The above two implementations are mathematically equivalent. The later one is much efficient because we do not need to save feat_src and feat_dst on edges, which is not memory-efficient. Plus, addition could be optimized with DGL’s built-in function u_add_v, which further speeds up computation and saves memory footprint.

Apply Message Passing On Part Of The Graph

If we only want to update part of the nodes in the graph, the practice is to create a subgraph by providing the ids for the nodes we want to include in the update, then call update_all on the subgraph. For example:

nid = [0, 2, 3, 6, 7, 9]
sg = g.subgraph(nid)
sg.update_all(message_func, reduce_func, apply_node_func)

This is a common usage in mini-batch training. Check Chapter 6: Stochastic Training on Large Graphs user guide for more detailed usages.

Apply Edge Weight In Message Passing

A commonly seen practice in GNN modeling is to apply edge weight on the message before message aggregation, for examples, in GAT and some GCN variants. In DGL, the way to handle this is:

  • Save the weight as edge feature.

  • Multiply the edge feature with src node feature in message function.

For example:

graph.edata['a'] = affinity
graph.update_all(fn.u_mul_e('ft', 'a', 'm'),
                 fn.sum('m', 'ft'))

In the above, we use affinity as the edge weight. The edge weight should usually be a scalar.

Message Passing on Heterogeneuous Graph

Heterogeneous (user guide for 1.5 Heterogeneous Graphs), or heterographs for short, are graphs that contain different types of nodes and edges.
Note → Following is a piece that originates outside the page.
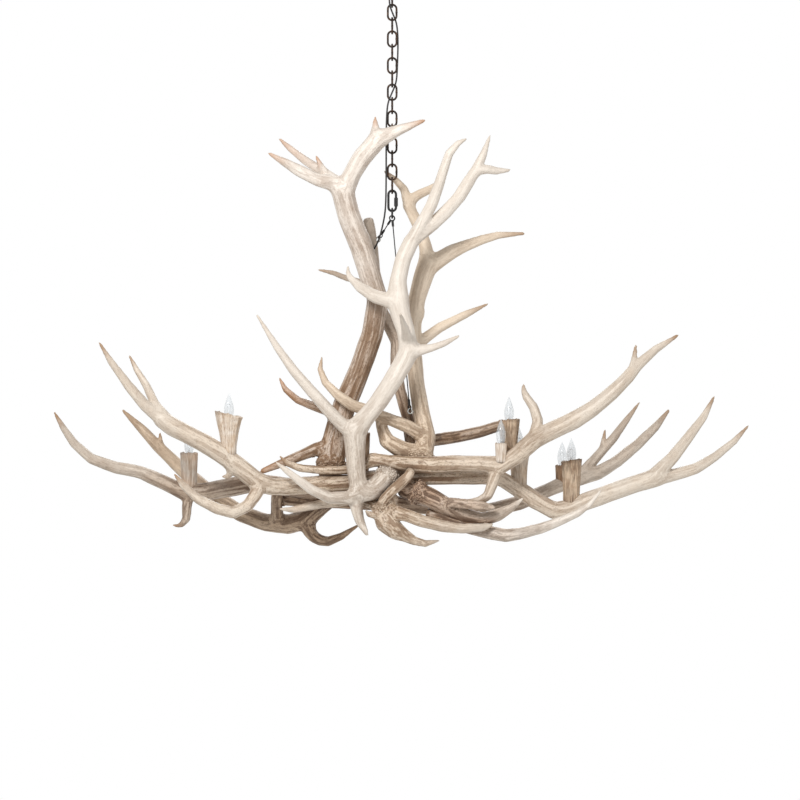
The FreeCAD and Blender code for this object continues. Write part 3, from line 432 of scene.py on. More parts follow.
def antler_finish(name, skin, low, stain, tip, tip_radius, stained_to, amount):
    """Bone with stain in its grooves, which fades out at stained_to metres from the foot, and painted shade
    where other antlers come close.
    """
    finish, tree, shader = new_finish(name)
    marks = {
        field: add(tree, "ShaderNodeAttribute", attribute_name=field).outputs["Fac"]
        for field in ("along", "groove", "contact_shade", "radius")
    }
    across = add(tree, "ShaderNodeAttribute", attribute_name="across").outputs["Vector"]
    place = add(tree, "ShaderNodeTexCoord").outputs["Object"]

    def grain(fineness, drift, detail):
        """Noise drawn out along the limb. The numbers count marks in a metre, across and along."""
        vector = add(tree, "ShaderNodeVectorMath", {0: across, "Scale": fineness}, operation="SCALE")
        run = calculate(tree, "MULTIPLY", marks["along"], drift)
        inputs = {"Vector": vector.outputs[0], "W": run, "Scale": 1, "Detail": detail, "Roughness": 0.62}
        return add(tree, "ShaderNodeTexNoise", inputs, noise_dimensions="4D").outputs["Fac"]

    fibres = grain(330, 10, 4)
    dashes = grain(350, 60, 3)
    pits = ramp(tree, grain(400, 240, 1), (0.56, BLACK), (0.66, WHITE))
    cloud = cloudy(tree, place, 9, 5)
    reach = add(
        tree,
        "ShaderNodeMapRange",
        {"Value": marks["along"], "From Min": 0, "From Max": stained_to, "To Min": 1, "To Max": 0},
        interpolation_type="SMOOTHSTEP",
    ).outputs["Result"]
    near = calculate(tree, "MULTIPLY_ADD", cloud, 1.1, calculate(tree, "SUBTRACT", reach, 0.58))
    # painted shade: the skin turns towards its low colour, and its stain lines grow stronger, where other
    # antlers come close
    near = calculate(tree, "MAXIMUM", near, calculate(tree, "MULTIPLY", marks["contact_shade"], 1.3))
    near = add(tree, "ShaderNodeClamp", {"Value": near}).outputs[0]
    colour = mixed(tree, near, skin, low)
    patches = ramp(tree, cloudy(tree, place, 24, 4), (0.46, BLACK), (0.7, WHITE))
    colour = mixed(tree, calculate(tree, "MULTIPLY", patches, 0.28), colour, low)
    ridges = calculate(tree, "MULTIPLY", ramp(tree, marks["groove"], (0.1, WHITE), (0.5, BLACK)), near)
    colour = mixed(tree, calculate(tree, "MULTIPLY", ridges, 0.4), colour, skin)
    strength = calculate(tree, "MULTIPLY_ADD", near, amount * 0.8, amount * 0.2)
    lines = calculate(tree, "MULTIPLY_ADD", marks["groove"], 0.55, calculate(tree, "MULTIPLY", fibres, 0.55))
    lines = ramp(tree, lines, (0.46, BLACK), (0.66, WHITE))
    colour = mixed(tree, calculate(tree, "MULTIPLY", lines, strength), colour, stain)
    specks = ramp(tree, dashes, (0.52, BLACK), (0.58, WHITE))
    specks = calculate(tree, "MULTIPLY", specks, calculate(tree, "MULTIPLY", strength, 0.85))
    colour = mixed(tree, specks, colour, stain)
    pits = calculate(tree, "MULTIPLY", pits, calculate(tree, "MULTIPLY", strength, 0.6))
    colour = mixed(tree, pits, colour, DARK)
    # painted shade: mottled dark colour where antlers meet
    contact_shade_mottle = calculate(tree, "MULTIPLY", marks["contact_shade"], cloudy(tree, place, 60))
    colour = mixed(tree, contact_shade_mottle, colour, DARK)
    thin = add(
        tree,
        "ShaderNodeMapRange",
        {"Value": marks["radius"], "From Min": THINNEST, "From Max": tip_radius, "To Min": 1.5, "To Max": 0},
    ).outputs["Result"]
    thin = add(tree, "ShaderNodeClamp", {"Value": calculate(tree, "MULTIPLY", thin, cloud)}).outputs[0]
    colour = mixed(tree, thin, colour, tip)
    tree.links.new(colour, shader.inputs["Base Color"])
    tree.links.new(between(tree, lines, 0.45, 0.75), shader.inputs["Roughness"])
    relief = calculate(tree, "MULTIPLY_ADD", dashes, 0.5, calculate(tree, "MULTIPLY", fibres, 0.8))
    lift(tree, shader, relief, BONE_RELIEF)
    return finish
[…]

The different types of nodes and edges tend to have different types of attributes that are designed to capture the characteristics of each node and edge type. Within the context of graph neural networks, depending on their complexity, certain node and edge types might need to be modeled with representations that have a different number of dimensions.

The message passing on heterographs can be split into two parts:

  1. Message computation and aggregation within each relation r.

  2. Reduction that merges the results on the same node type from multiple relationships.

DGL’s interface to call message passing on heterographs is multi_update_all(). multi_update_all takes a dictionary containing the parameters for update_all within each relation using relation as the key, and a string represents the cross type reducer. The reducer can be one of sum, min, max, mean, stack. Here’s an example:

for c_etype in G.canonical_etypes:
    srctype, etype, dsttype = c_etype
    Wh = self.weight[etype](feat_dict[srctype])
    # Save it in graph for message passing
    G.nodes[srctype].data['Wh_%s' % etype] = Wh
    # Specify per-relation message passing functions: (message_func, reduce_func).
    # Note that the results are saved to the same destination feature 'h', which
    # hints the type wise reducer for aggregation.
    funcs[etype] = (fn.copy_u('Wh_%s' % etype, 'm'), fn.mean('m', 'h'))
# Trigger message passing of multiple types.
G.multi_update_all(funcs, 'sum')
# return the updated node feature dictionary
return {ntype : G.nodes[ntype].data['h'] for ntype in G.ntypes}